For that reason, pro-democracy groups and Western politicians have called on the world to send a message to Belarus’s hockey-crazy president and boycott next year’s championships.

But with the event playing a key part in deciding whether Team Canada qualifies for the Olympics and other international tournaments, are Canadians willing to stand up for human rights at the risk of hockey glory?

“Belarus is not called the last dictatorship in Europe for no reason,” said David Kramer, president of the Washington-based democracy watchdog Freedom House. “Belarus should not be afforded an opportunity to enjoy the spotlight like the ice hockey championships are going to give it.”

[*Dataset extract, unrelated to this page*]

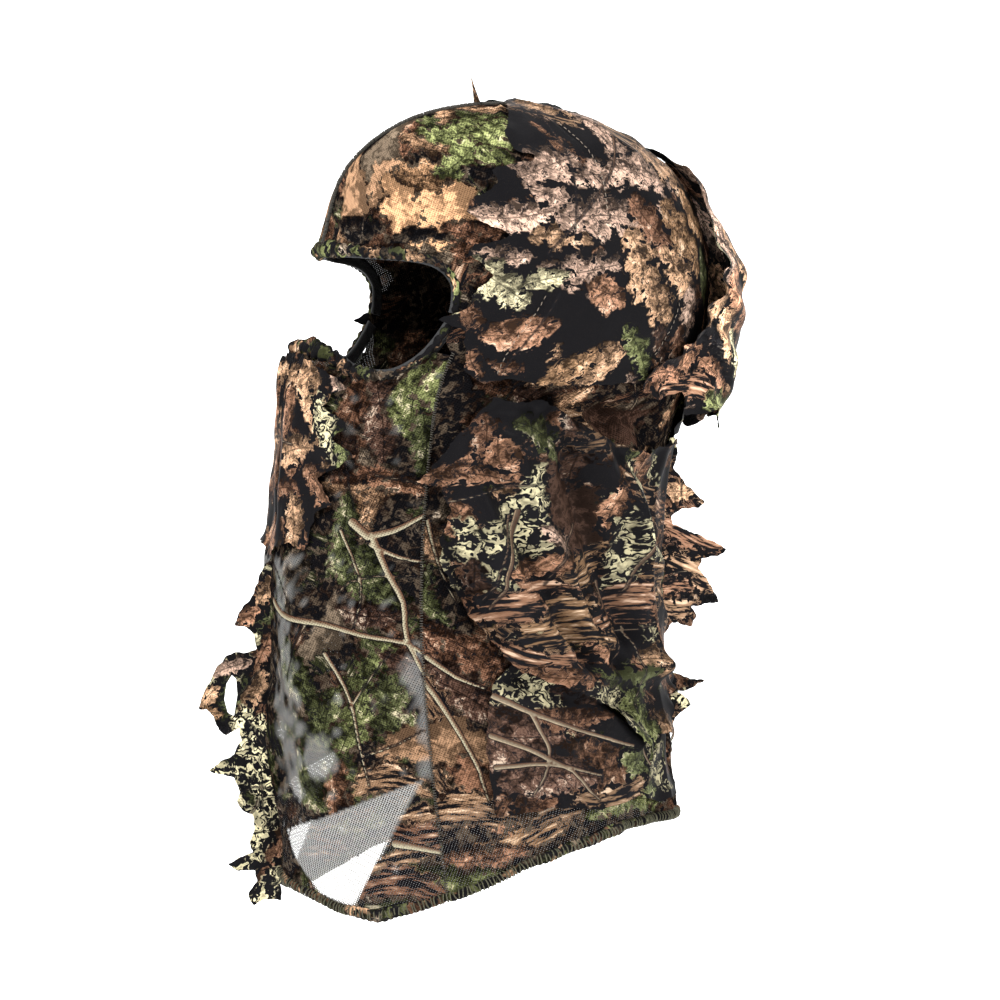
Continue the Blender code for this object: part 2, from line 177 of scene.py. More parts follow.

A memo prepared for Canadian Foreign Affairs Minister John Baird last year and obtained by Postmedia News says that “in the face of the deteriorating human rights situation in Belarus, international opposition” to Belarus holding the 2014 International Hockey Championship “is gaining momentum.”

The memo notes US President Barack Obama signed a law on January 3, 2012, which called on the International Ice Hockey Federation “to suspend plans to hold the Championship in Belarus unless political prisoners are released.”

It also said the European Parliament had approved a resolution “to relocate the championship if political prisoners are not released by the regime.”

Most of the rest of the memo to Baird is blacked out, including whatever actions Foreign Affairs staff recommended Canada take.

A Foreign Affairs spokeswoman said the decision whether to participate or not rests with Hockey Canada.

“Canada’s limited engagement policy with Belarus applies to government-to-government contacts,” she said. “It does not govern engagement with Belarus by other Canadian citizens or institutions, such as Hockey Canada.”

Hockey Canada’s Scott Smith says the organization does not take politics into consideration when deciding whether to field a team — which it plans to do so in Belarus.

“We believe it’s in our best interest to separate that from the political environment,” Smith said. “Canada has not entertained the idea of not participating in any world championship.”